How Safe is my Information with my Attorney?
The bottom line is, if the IRS is conducting a criminal investigation, your records and statements to your tax attorney are safe. However, the same is not true for Enrolled Agents and CPAs where, in a criminal investigation, your Enrolled Agent or CPA can be subpoenaed before a grand jury and made to testify against you!
Here’s how this works. Accountants and tax audit attorneys are often requested by the IRS, through the use of a summons, to produce books and records that might have a bearing on the tax liability of their clients. Refusal to comply with the summons is often based on a claim of privileged communications between accountant and client, or attorney and client. Which one can actually protect you and your paperwork, the accountant or the attorney? If you said “attorney,” you are right. Please read why below.
The privilege available to attorneys is different from that applied to accountants and, the claim of attorney-client privilege is sustained. The U.S. Supreme Court has held that, in the case of pre-existing documents transferred to an attorney, the attorney-client privilege exists only if certain conditions are met. These are: the taxpayer is (or was seeking to become) a client of a licensed member of a state bar; the information in the documents was made in confidence to the attorney; communication was made to obtain legal advice; and the documents have been privileged in the client’s hands, either at common law or under the Fifth Amendment protection against self-incrimination.
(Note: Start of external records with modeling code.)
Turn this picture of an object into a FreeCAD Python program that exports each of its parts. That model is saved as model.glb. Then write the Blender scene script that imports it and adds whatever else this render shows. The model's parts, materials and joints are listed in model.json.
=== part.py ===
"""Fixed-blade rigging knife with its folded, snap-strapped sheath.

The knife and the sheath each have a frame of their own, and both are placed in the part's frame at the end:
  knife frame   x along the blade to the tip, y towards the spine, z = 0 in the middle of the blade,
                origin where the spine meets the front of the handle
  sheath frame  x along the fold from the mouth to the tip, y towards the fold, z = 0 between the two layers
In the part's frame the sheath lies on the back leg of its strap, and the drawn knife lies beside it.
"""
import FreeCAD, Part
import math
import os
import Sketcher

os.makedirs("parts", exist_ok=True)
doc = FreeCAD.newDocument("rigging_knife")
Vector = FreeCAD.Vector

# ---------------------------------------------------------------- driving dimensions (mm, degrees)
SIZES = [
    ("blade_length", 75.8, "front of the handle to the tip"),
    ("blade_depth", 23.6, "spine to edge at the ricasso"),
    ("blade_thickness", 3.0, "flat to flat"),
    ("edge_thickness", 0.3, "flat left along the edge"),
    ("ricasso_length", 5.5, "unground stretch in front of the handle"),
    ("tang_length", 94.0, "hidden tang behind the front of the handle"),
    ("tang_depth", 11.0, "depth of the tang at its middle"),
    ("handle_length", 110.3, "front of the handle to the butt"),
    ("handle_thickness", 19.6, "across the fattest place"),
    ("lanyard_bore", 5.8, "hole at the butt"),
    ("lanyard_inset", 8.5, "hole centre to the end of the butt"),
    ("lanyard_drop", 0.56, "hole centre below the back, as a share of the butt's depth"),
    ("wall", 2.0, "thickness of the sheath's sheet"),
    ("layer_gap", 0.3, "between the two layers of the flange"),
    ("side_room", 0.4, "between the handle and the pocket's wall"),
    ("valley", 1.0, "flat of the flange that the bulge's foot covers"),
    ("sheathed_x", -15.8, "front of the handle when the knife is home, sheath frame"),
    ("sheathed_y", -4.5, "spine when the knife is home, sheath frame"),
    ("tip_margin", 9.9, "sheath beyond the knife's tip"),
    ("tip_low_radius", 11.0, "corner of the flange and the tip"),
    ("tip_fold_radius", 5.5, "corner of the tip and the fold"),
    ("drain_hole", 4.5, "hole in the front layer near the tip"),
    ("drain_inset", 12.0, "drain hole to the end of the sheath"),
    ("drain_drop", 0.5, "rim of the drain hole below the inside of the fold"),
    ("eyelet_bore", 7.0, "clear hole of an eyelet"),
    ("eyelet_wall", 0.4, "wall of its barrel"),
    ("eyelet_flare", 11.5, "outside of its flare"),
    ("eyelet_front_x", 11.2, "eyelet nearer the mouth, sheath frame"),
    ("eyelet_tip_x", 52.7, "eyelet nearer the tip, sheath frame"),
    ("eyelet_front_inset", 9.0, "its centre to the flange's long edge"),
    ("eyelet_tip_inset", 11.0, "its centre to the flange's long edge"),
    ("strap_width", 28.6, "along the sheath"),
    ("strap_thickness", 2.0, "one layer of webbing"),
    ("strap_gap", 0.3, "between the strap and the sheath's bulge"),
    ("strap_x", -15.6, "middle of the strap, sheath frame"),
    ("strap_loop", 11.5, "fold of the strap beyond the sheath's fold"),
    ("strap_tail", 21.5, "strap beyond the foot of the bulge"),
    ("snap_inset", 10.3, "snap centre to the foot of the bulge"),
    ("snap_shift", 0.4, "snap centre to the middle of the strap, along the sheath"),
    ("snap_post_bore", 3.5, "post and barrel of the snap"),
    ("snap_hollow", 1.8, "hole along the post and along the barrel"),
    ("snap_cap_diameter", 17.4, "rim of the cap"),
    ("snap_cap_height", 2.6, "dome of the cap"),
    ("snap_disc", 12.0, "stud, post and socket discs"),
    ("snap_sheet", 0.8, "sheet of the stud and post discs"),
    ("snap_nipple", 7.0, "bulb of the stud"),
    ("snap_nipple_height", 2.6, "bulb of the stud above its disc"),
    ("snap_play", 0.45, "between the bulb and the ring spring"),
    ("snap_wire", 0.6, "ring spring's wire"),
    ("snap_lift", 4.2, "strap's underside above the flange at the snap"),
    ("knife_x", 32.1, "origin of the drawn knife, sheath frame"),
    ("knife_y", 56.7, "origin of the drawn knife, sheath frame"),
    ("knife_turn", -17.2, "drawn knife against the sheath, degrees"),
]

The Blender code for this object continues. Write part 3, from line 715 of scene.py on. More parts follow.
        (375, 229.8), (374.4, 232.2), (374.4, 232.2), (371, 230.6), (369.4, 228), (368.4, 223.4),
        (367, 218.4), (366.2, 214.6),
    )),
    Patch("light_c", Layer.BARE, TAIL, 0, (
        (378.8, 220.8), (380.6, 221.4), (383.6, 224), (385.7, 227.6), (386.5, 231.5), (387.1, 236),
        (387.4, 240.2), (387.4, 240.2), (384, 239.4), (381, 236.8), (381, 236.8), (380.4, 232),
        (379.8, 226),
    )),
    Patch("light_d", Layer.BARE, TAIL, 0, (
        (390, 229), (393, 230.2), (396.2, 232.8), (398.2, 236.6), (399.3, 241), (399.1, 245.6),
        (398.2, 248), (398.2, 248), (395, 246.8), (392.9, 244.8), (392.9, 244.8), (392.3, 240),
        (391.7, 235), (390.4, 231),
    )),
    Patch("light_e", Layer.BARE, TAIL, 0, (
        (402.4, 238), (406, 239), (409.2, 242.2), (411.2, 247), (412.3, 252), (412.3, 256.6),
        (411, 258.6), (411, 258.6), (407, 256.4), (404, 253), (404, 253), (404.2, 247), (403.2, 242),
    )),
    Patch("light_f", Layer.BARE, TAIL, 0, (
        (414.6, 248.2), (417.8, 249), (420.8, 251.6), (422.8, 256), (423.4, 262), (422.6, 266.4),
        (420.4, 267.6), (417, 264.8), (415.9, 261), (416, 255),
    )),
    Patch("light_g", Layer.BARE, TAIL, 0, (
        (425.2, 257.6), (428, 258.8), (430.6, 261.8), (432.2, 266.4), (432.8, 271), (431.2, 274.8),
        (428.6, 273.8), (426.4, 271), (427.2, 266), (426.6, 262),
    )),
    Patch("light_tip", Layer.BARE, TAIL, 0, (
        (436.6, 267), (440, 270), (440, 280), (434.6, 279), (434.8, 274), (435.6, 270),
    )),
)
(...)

Documents prepared by an attorney are protected by the attorney-client privilege, although the privilege must be claimed on a document-by-document basis. The U.S. Supreme Court has decided, under the facts of a specific case, that a company did not have to disclose questionnaires prepared by its general counsel (attorney) and distributed by him to corporate officers and employees during the course of his investigation of possible illegal payments to foreign governments.
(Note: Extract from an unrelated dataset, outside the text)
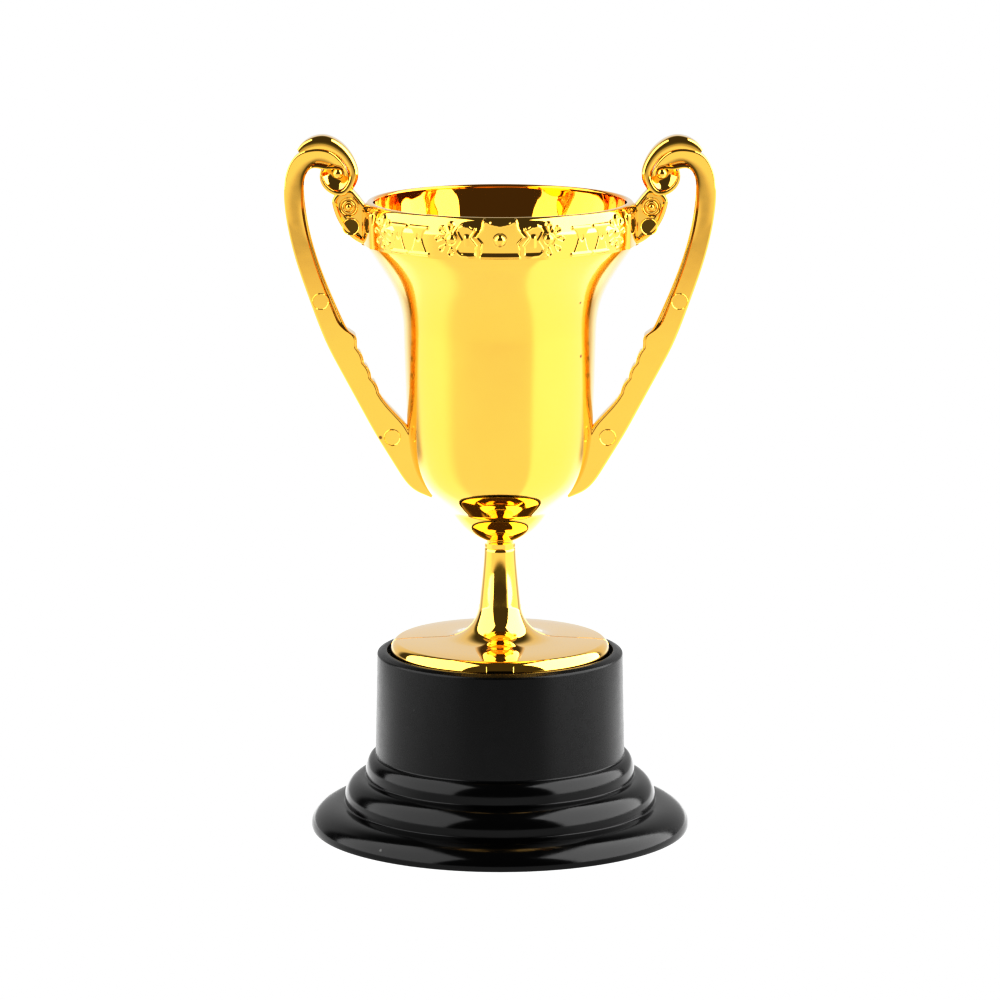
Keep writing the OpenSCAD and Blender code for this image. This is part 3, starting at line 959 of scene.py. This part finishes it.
class World(Shader):
    """The same node helpers over the world's nodes, or over a plain emission."""

    def __init__(self, tree):
        self.nodes, self.links = tree.nodes, tree.links
        self.nodes.clear()

    def step(self, source, low, high):
        """0 below low and 1 above high, or the other way round, with a soft ramp."""
        node = self.nodes.new("ShaderNodeMapRange")
        node.interpolation_type = "SMOOTHSTEP"
        up = low < high
        node.inputs["From Min"].default_value, node.inputs["From Max"].default_value = sorted((low, high))
        node.inputs["To Min"].default_value, node.inputs["To Max"].default_value = (0, 1) if up else (1, 0)
        self.links.new(source, node.inputs["Value"])
        return node.outputs["Result"]

    def blend(self, factor, a, b):
        """A number between a and b."""
        rest = self.math("MULTIPLY", self.math("SUBTRACT", 1.0, factor), a)
        return self.math("ADD", rest, self.math("MULTIPLY", factor, b))

    def across(self, x, y):
        """Distance from the vertical axis."""
        square = self.math("ADD", self.math("MULTIPLY", x, x), self.math("MULTIPLY", y, y))
        return self.math("SQRT", square, 0.0)

    def place(self, output):
        """x, y and z of the texture coordinate, and the cosine of the bearing from the front."""
        split = self.nodes.new("ShaderNodeSeparateXYZ")
        self.links.new(self.nodes.new("ShaderNodeTexCoord").outputs[output], split.inputs["Vector"])
        x, y, z = split.outputs
        across = self.math("MAXIMUM", self.across(x, y), 1e-4)
        return x, y, z, self.math("DIVIDE", self.math("MULTIPLY", y, -1.0), across)

    def seen_white(self, level, white):
        """level for reflections and bounced light, white straight to the camera."""
        return self.blend(self.nodes.new("ShaderNodeLightPath").outputs["Is Camera Ray"], level, white)


def make_floor():
    """A sheet that glows as painted light: even in front, stronger at the sides and just behind, and dark far
    in front.
    """
    mesh = bpy.data.meshes.new("floor")
    mesh.from_pydata([(-5, -5, 0), (5, -5, 0), (5, 5, 0), (-5, 5, 0)], [], [(0, 1, 2, 3)])
    floor = bpy.data.objects.new("floor", mesh)
    bpy.context.collection.objects.link(floor)
    material = bpy.data.materials.new("floor_sheet")
    material.use_nodes = True
    w = World(material.node_tree)
    x, y, _, bearing = w.place("Object")
    front = w.blend(w.step(y, -1.15, -0.50), FAR_FLOOR, NEAR_FLOOR)
    gap = w.math("MULTIPLY", w.step(bearing, -0.30, -0.50), w.step(bearing, -0.85, -0.65))
    base = w.blend(gap, front, GAP_FLOOR)
    right = w.math("MULTIPLY", w.step(bearing, 0.82, 0.72), w.step(bearing, -0.60, -0.42))
    left = w.math("MULTIPLY", w.step(bearing, 0.62, 0.25), w.step(bearing, -0.55, -0.34))
    right = w.math("MULTIPLY", right, w.step(x, 0.0, 0.03))
    left = w.math("MULTIPLY", left, w.step(x, 0.0, -0.03))
    level = w.blend(left, w.blend(right, base, RIGHT_FLOOR), LEFT_FLOOR)
    near = w.step(w.across(x, y), 0.24, 0.14)
    behind = w.math("MULTIPLY", near, w.step(bearing, -0.25, -0.50))
    level = w.blend(behind, level, BEHIND_FLOOR)
    # painted light: the sheet's own glow, at these levels in reflections and plain white to the camera
    glow = w.nodes.new("ShaderNodeEmission")
    w.links.new(w.seen_white(level, 1.0), glow.inputs["Strength"])
    w.links.new(glow.outputs["Emission"], w.nodes.new("ShaderNodeOutputMaterial").inputs["Surface"])
    floor.data.materials.append(material)


def make_world():
    """A lit backdrop behind, a dark room in front and overhead."""
    world = bpy.data.worlds.new("studio")
    world.use_nodes = True
    w = World(world.node_tree)
    _, _, z, bearing = w.place("Generated")
    behind = w.math("MULTIPLY", w.step(bearing, -0.60, -0.74), w.step(z, 0.76, 0.52))
    level = w.blend(behind, DARK_ROOM, BACKDROP)
    glow = w.nodes.new("ShaderNodeBackground")
    w.links.new(w.seen_white(level, 1.0), glow.inputs["Strength"])
    w.links.new(glow.outputs["Background"], w.nodes.new("ShaderNodeOutputWorld").inputs["Surface"])
    bpy.context.scene.world = world


def add_softbox(name, side, radiance):
    """A tall light that stands on the floor beside the trophy, its top leaning in."""
    data = bpy.data.lights.new(name, "AREA")
    data.shape = "RECTANGLE"
    data.size, data.size_y = BOX_W, BOX_H
    data.energy = radiance * math.pi * BOX_W * BOX_H
    light = bpy.data.objects.new(name, data)
    bpy.context.collection.objects.link(light)
    lean_x, lean_z = math.sin(BOX_LEAN), math.cos(BOX_LEAN)
    light.location = (side * (BOX_X - BOX_H / 2 * lean_x), BOX_Y[side > 0], BOX_H / 2 * lean_z + 0.002)
    light.rotation_euler = Vector((-side * lean_z, 0, -lean_x)).to_track_quat("-Z", "Y").to_euler()
    light.visible_camera = False


def grade():
    """A plain display transform, with the contrast of a product photograph."""
    view = bpy.context.scene.view_settings
    view.view_transform = "Standard"
    view.use_curve_mapping = True
    curve = view.curve_mapping.curves[3]
    for x, y in GRADE:
        curve.points.new(x, y)
    view.curve_mapping.update()


def make_studio():
    make_floor()
    make_world()
    add_softbox("softbox_left", -1, BOX_LEFT)
    add_softbox("softbox_right", 1, BOX_RIGHT)
    grade()


make_camera()
make_studio()
make_bowl()
make_band()
make_handles()
make_stem_foot()
make_gate_mark()
make_parting_line()
make_base()
make_pad()
make_screw()
make_washer()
In the same case, the Supreme Court also gave a limited protection for attorney-work product (i.e., material prepared in anticipation of litigation). Notes and memoranda prepared by the attorney during interviews with the officers and employees were also not discloseable. The government’s showing that it had substantial need for the material, and that it could be obtained without substantial hardship, was insufficient to permit disclosure.
The Tax Court has held that the attorney-client privilege does not protect from discovery communications between a taxpayer’s accountant and the taxpayer’s attorney where the accountant was hired as the taxpayer’s primary representative for an audit. On the other hand, the Tax Court, citing a prior appellate court decision, noted that, had the attorney been hired as the taxpayer’s primary representative and the accountant been hired to assist the attorney, the attorney-accountant communications would have been protected.
Accountants and Other “Federally Authorized Tax Practitioners” (Enrolled Agents)
The IRS Restructuring and Reform Act of 1998 expanded the protection of confidentiality to certain communications with accountants and other federally authorized tax practitioners to the same extent as the common-law protection accorded to communications with an attorney. The privilege applies in any non-criminal tax proceeding. But beware, if the proceeding you’re involved in is a criminal investigation then your CPA or Enrolled Agent can be forced to testify against you and forced to turn over your confidential records!
The bottom line? If there is even the slightest indication of IRS criminal wrong-doing, you’d better use a lawyer. Anything you tell me, John Ellsworth, remains confidential as I am a tax audit attorney. Not so with other “tax professionals.”